Option 2 — Manual: git clone https://github.com/Comfy-Org/ComfyUI.git, then pip install -r requirements.txt. Launch with python main.py. Apple Silicon Macs get MPS acceleration automatically.
🐧 Linux
git clone https://github.com/Comfy-Org/ComfyUI.git && cd ComfyUI && pip install -r requirements.txt && python main.py
For NVIDIA GPUs, ensure CUDA toolkit is installed. For AMD GPUs, use the --rocm or PyTorch ROCm build.
🤖 Android
Not natively supported. Use a remote ComfyUI server on your desktop and access the web UI via your phone browser. Some lightweight workflows (SD1.5) can run via Termux on high-end Android devices but it's not practical.
🐳 Docker
Community Docker images available. The most popular setup:
docker run -d --gpus all -p 8188:8188 -v ./models:/workspace/ComfyUI/models comfy-docker/comfyui
Mount your models folder for persistence. Works on Linux natively, Windows via WSL2, macOS (CPU-only).
🎯 Essential Custom Nodes for ComfyUI
ComfyUI's real power comes from its custom node ecosystem. Here are the must-haves:
• ComfyUI Manager — install and update custom nodes from within the UI
• ComfyUI-Impact-Pack — advanced face detection, segmentation, and masking
• WAS Node Suite — text tools, image processing, video tools, and utilities
• Efficiency Nodes — simplified workflows for faster generation
• ControlNet Aux — preprocessors for ControlNet (depth, canny, openpose, etc.)
• AnimateDiff — generate animated GIFs and videos from Stable Diffusion
• IP-Adapter — image-prompting: "make an image in the style of this reference"
🔄 ComfyUI vs Alternatives
• AUTOMATIC1111 / SD WebUI Forge — simpler to use, better for beginners. Less flexible than ComfyUI for complex pipelines. Both can use the same models.

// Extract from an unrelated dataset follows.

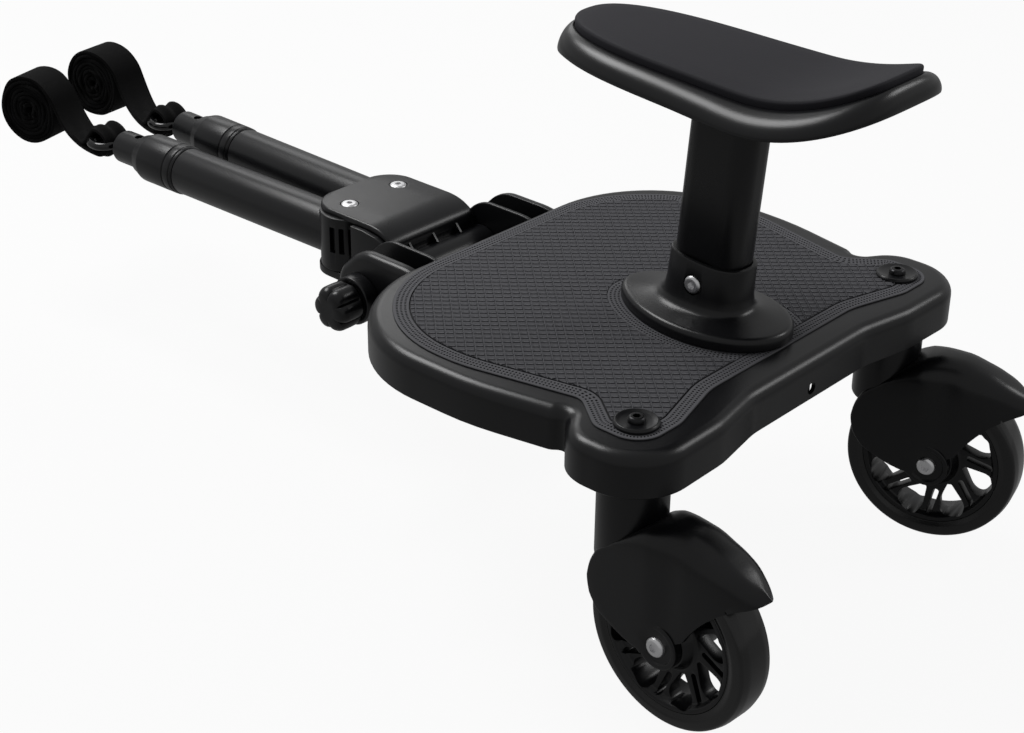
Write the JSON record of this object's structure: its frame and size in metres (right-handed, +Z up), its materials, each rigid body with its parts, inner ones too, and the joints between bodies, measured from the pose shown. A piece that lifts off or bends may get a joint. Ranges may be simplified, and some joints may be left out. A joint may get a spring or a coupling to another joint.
{
  "type": "stroller ride-on seat",
  "caption": "Wheeled footboard with a saddle seat on a post, swivel casters and telescopic arms whose straps tie it behind a pushchair.",
  "frame": {"origin": "top of the mat on the centre plane, where the child's feet stand in front of the seat", "axes": "+Y forward along the arms, +Z up, +X to the right of a child who faces the arms"},
  "size_m": [0.3511, 0.8735, 0.3752],
  "materials": {
    "satin_plastic": "satin near-black moulded plastic with a fine grain",
    "mat_rubber": "matt charcoal, rows of small ridges and a dotted border",
    "pad_foam": "matt dark soft foam skin",
    "gloss_plastic": "glossy black plastic",
    "tyre": "glossy black polyurethane",
    "webbing": "deep black woven hook-and-loop tape",
    "silver_steel": "bright zinc-plated steel",
    "black_steel": "blackened steel"
  },
  "bodies": {
    "knob_left": {"hinge_knob_left": "satin_plastic"},
    "knob_right": {"hinge_knob_right": "satin_plastic"},
    "connector": {"connector_body": "satin_plastic", "connector_cover": "satin_plastic", "arm_pivot_screw_left": "silver_steel", "arm_pivot_screw_right": "silver_steel"},
    "arm_left": {"arm_tube_left": "satin_plastic"},
    "arm_right": {"arm_tube_right": "satin_plastic"},
    "collar_left": {"lock_collar_left": "satin_plastic"},
    "collar_right": {"lock_collar_right": "satin_plastic"},
    "rod_left": {"inner_rod_left": "satin_plastic", "rod_pin_left": "black_steel"},
    "rod_right": {"inner_rod_right": "satin_plastic", "rod_pin_right": "black_steel"},
    "eye_left": {"strap_eye_left": "gloss_plastic", "strap_left": "webbing"},
    "eye_right": {"strap_eye_right": "gloss_plastic", "strap_right": "webbing"},
    "caster_left": {"caster_fork_left": "satin_plastic", "axle_bolt_left": "silver_steel", "axle_nut_left": "silver_steel"},
    "caster_right": {"caster_fork_right": "satin_plastic", "axle_bolt_right": "silver_steel", "axle_nut_right": "silver_steel"},
    "wheel_left": {"wheel_rim_left": "satin_plastic", "tyre_left": "tyre", "wheel_bearing_left_a": "silver_steel", "wheel_bearing_left_b": "silver_steel"},
    "wheel_right": {"wheel_rim_right": "satin_plastic", "tyre_right": "tyre", "wheel_bearing_right_a": "silver_steel", "wheel_bearing_right_b": "silver_steel"},
    "root": {"platform": "satin_plastic", "anti_slip_mat": "mat_rubber", "caster_washer_left": "satin_plastic", "caster_washer_right": "satin_plastic", "caster_pivot_screw_left": "black_steel", "caster_pivot_screw_right": "black_steel", "stem_bush_left": "satin_plastic", "stem_bush_right": "satin_plastic", "seat_base": "satin_plastic", "seat_base_bolt": "silver_steel", "seat_base_nut": "silver_steel", "seat_base_screw_1": "silver_steel", "seat_base_screw_2": "silver_steel", "seat_base_screw_3": "silver_steel", "seat_base_screw_4": "silver_steel", "seat_post": "satin_plastic", "seat_shell": "satin_plastic", "seat_screw_left": "silver_steel", "seat_screw_right": "silver_steel", "seat_pad": "pad_foam", "hinge_bolt": "silver_steel", "knob_washer_left": "satin_plastic", "knob_washer_right": "satin_plastic"}
  },
  "joints": [
    {"name": "connector_tilt", "type": "hinge", "parent": "root", "child": "connector", "pos_m": [0, 0.129, -0.039], "axis": [1, 0, 0], "range_deg": [-25, 90]},
    {"name": "knob_left_turn", "type": "hinge", "parent": "root", "child": "knob_left", "pos_m": [-0.098, 0.129, -0.039], "axis": [1, 0, 0], "continuous": true},
    {"name": "knob_right_turn", "type": "hinge", "parent": "root", "child": "knob_right", "pos_m": [0.098, 0.129, -0.039], "axis": [1, 0, 0], "continuous": true},
    {"name": "arm_left_swing", "type": "hinge", "parent": "connector", "child": "arm_left", "pos_m": [-0.0247, 0.1957, -0.03], "axis": [0, 0, 1], "range_deg": [0, 75]},
    {"name": "collar_left_twist", "type": "hinge", "parent": "arm_left", "child": "collar_left", "pos_m": [-0.02969, 0.41564, -0.03], "axis": [-0.0227, 0.9997, 0], "range_deg": [0, 90]},
    {"name": "rod_left_slide", "type": "slide", "parent": "arm_left", "child": "rod_left", "axis": [-0.0227, 0.9997, 0], "range_m": [-0.02, 0.09]},
    {"name": "eye_left_swivel", "type": "hinge", "parent": "rod_left", "child": "eye_left", "pos_m": [-0.03078, 0.46343, -0.03], "axis": [-0.0227, 0.9997, 0], "range_deg": [-90, 90]},
    {"name": "arm_right_swing", "type": "hinge", "parent": "connector", "child": "arm_right", "pos_m": [0.0247, 0.1957, -0.03], "axis": [0, 0, -1], "range_deg": [0, 75]},
    {"name": "collar_right_twist", "type": "hinge", "parent": "arm_right", "child": "collar_right", "pos_m": [0.02969, 0.41564, -0.03], "axis": [0.0227, 0.9997, 0], "range_deg": [0, 90]},
    {"name": "rod_right_slide", "type": "slide", "parent": "arm_right", "child": "rod_right", "axis": [0.0227, 0.9997, 0], "range_m": [-0.02, 0.09]},
    {"name": "eye_right_swivel", "type": "hinge", "parent": "rod_right", "child": "eye_right", "pos_m": [0.03078, 0.46343, -0.03], "axis": [0.0227, 0.9997, 0], "range_deg": [-90, 90]},
    {"name": "caster_left_swivel", "type": "hinge", "parent": "root", "child": "caster_left", "pos_m": [-0.1375, -0.165, -0.03], "axis": [0, 0, 1], "continuous": true},
    {"name": "caster_right_swivel", "type": "hinge", "parent": "root", "child": "caster_right", "pos_m": [0.1375, -0.165, -0.03], "axis": [0, 0, 1], "continuous": true},
    {"name": "wheel_left_spin", "type": "hinge", "parent": "caster_left", "child": "wheel_left", "pos_m": [-0.13942, -0.20566, -0.126], "axis": [0.9989, -0.0471, 0], "continuous": true},
    {"name": "wheel_right_spin", "type": "hinge", "parent": "caster_right", "child": "wheel_right", "pos_m": [0.14783, -0.20437, -0.126], "axis": [0.9673, 0.2538, 0], "continuous": true}
  ]
}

• ComfyUI — more powerful, node-based, supports more models. Steeper learning curve but infinitely flexible. Runs any model from SD1.5 to Wan Video.
• Pinokio — as covered in our earlier guide, Pinokio can install ComfyUI with one click. Think of Pinokio as the app store and ComfyUI as the app itself.

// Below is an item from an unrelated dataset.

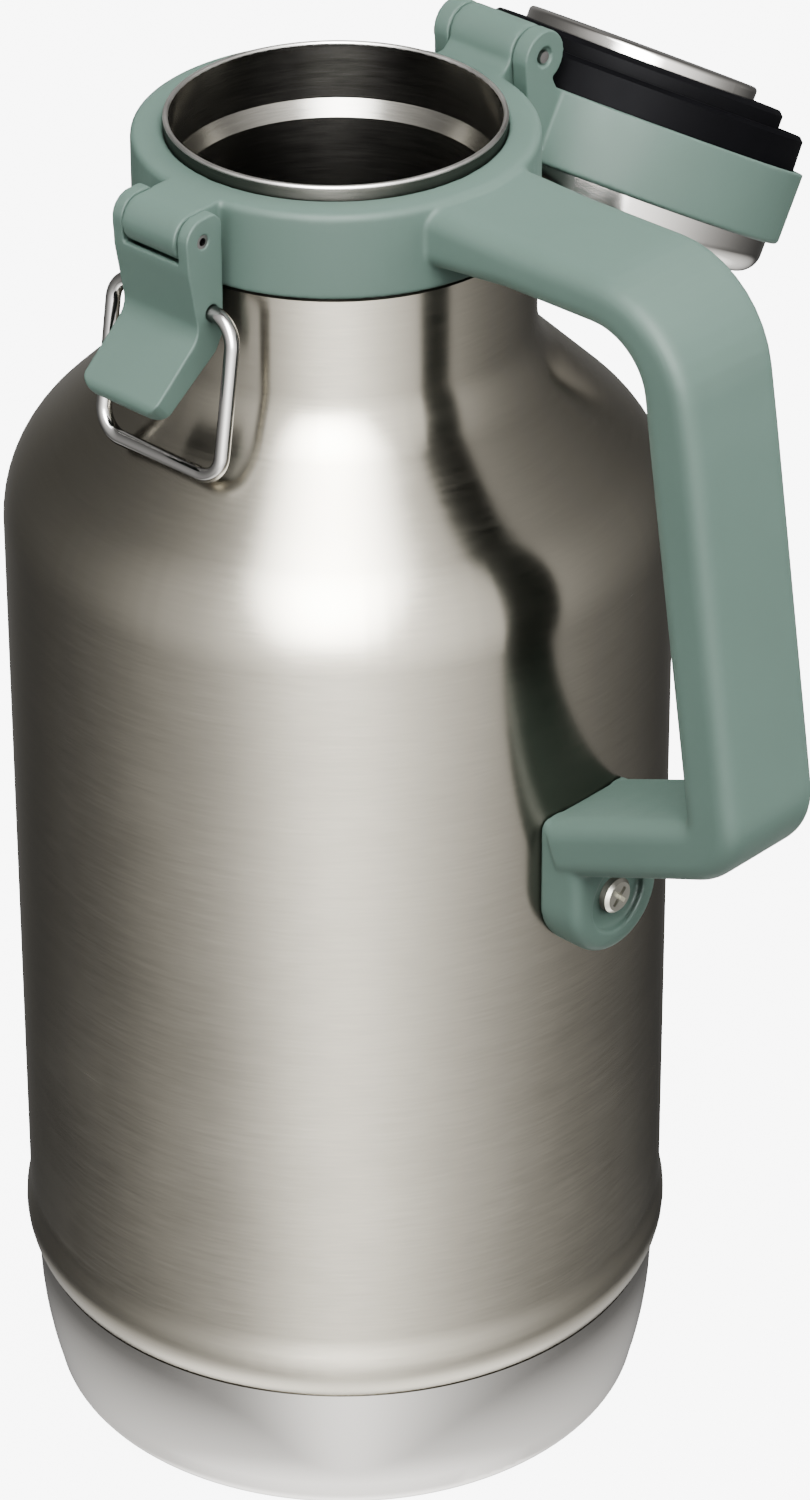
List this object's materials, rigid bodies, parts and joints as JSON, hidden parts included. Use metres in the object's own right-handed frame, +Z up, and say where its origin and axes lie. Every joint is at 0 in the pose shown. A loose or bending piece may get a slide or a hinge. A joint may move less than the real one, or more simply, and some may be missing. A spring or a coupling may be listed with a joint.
{
  "type": "growler",
  "caption": "Vacuum-insulated steel growler with a side handle, a hinged lid swung open on its rear hinge and a lever latch with a wire bail.",
  "frame": {"origin": "centre of the flat base where it rests", "axes": "+Z up along the vessel's axis, handle on +X, latch on -Y, lid hinge on +Y"},
  "size_m": [0.1692, 0.1775, 0.274],
  "materials": {
    "body_steel": "brushed stainless steel, fine grain running round the body, warm grey",
    "liner_steel": "satin stainless steel with fine turning lines",
    "polished_steel": "polished stainless steel",
    "green_plastic": "moulded grey-green plastic with a fine matte grain",
    "black_plastic": "black moulded plastic, satin",
    "black_silicone": "black silicone seal",
    "foam": "rigid cream insulating foam",
    "screw_steel": "plated steel screw",
    "wire_steel": "bright drawn stainless wire and pins",
    "seal_metal": "grey sealing metal",
    "getter_metal": "dark sintered getter in a metal dish"
  },
  "bodies": {
    "vessel": {"outer_shell": "body_steel", "inner_liner": "liner_steel", "liner_bottom": "liner_steel", "outer_bottom": "body_steel", "vacuum_seal": "seal_metal", "getter": "getter_metal", "base_cup": "polished_steel", "handle_boss": "body_steel", "collar_handle": "green_plastic", "handle_screw": "screw_steel"},
    "lid": {"lid_band": "green_plastic", "lid_cap": "polished_steel", "lid_insulation": "foam", "lid_screws": "screw_steel", "stopper_body": "black_plastic", "stopper_seal": "black_silicone", "stopper_disc": "polished_steel", "hinge_pin": "wire_steel"},
    "lever": {"latch_lever": "green_plastic", "latch_pin": "wire_steel"},
    "bail": {"latch_bail": "wire_steel"}
  },
  "joints": [
    {"name": "lid_hinge", "type": "hinge", "parent": "vessel", "child": "lid", "pos_m": [0, 0.0428, 0.2689], "axis": [1, 0, 0], "range_deg": [0, 210.3]},
    {"name": "latch_hinge", "type": "hinge", "parent": "vessel", "child": "lever", "pos_m": [0, -0.0429, 0.2619], "axis": [-1, 0, 0], "range_deg": [0, 60]},
    {"name": "bail_hinge", "type": "hinge", "parent": "lever", "child": "bail", "pos_m": [0, -0.0411, 0.2476], "axis": [-1, 0, 0], "range_deg": [0, 139]}
  ]
}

• InvokeAI — polished UI with canvas-based editing. Less model support than ComfyUI but better for iterative editing workflows.

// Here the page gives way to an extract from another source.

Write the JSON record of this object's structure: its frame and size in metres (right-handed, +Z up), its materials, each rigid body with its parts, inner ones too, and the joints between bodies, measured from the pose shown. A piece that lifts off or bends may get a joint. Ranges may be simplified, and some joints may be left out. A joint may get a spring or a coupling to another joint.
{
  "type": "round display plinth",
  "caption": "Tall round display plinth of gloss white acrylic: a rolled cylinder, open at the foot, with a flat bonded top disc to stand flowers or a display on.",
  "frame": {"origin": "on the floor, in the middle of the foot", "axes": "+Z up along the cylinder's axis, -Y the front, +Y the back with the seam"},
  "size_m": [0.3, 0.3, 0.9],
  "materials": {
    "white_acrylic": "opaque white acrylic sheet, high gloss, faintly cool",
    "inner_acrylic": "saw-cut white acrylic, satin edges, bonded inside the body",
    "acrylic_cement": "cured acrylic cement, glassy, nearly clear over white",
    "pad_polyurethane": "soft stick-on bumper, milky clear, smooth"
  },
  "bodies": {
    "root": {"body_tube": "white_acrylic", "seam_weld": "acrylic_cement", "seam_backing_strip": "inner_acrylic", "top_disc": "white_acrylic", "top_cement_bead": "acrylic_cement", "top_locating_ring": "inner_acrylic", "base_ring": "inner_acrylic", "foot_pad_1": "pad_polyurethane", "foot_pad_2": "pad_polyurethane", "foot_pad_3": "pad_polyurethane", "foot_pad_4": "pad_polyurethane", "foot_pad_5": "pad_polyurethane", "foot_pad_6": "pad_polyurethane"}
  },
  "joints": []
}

🔮 Is ComfyUI Right for You?
If you're serious about AI image and video generation, ComfyUI is essential. Yes, the node-based interface looks intimidating at first — but once you understand the basics (model → VAE → sampler → latent → decoder → output), it clicks. And the flexibility is unmatched: you can do things in ComfyUI that no other tool can do, like chaining multiple models, building custom ControlNet pipelines, or generating video frame sequences from a single workflow.
For beginners, start with SDXL or FLUX.1-schnell and a simple 3-node workflow. Save community workflows from OpenArt or CivitAI and load them in ComfyUI to learn how they work. Within a few hours, you'll be building your own. 🚀
🤝 Alternatives to ComfyUI
• AUTOMATIC1111 Stable Diffusion WebUI — most popular traditional UI. Great for beginners.
• Stable Diffusion WebUI Forge — optimized fork of AUTOMATIC1111 with better memory management.
• InvokeAI — canvas-based editing with unified brush tools. Good for artists.
• Fooocus — minimalist UI focused on simplicity. No node-based workflows.
• DiffusionBee — macOS-only, very beginner friendly. Limited model support.
• Pinokio — app store that can install ComfyUI and other tools with one click.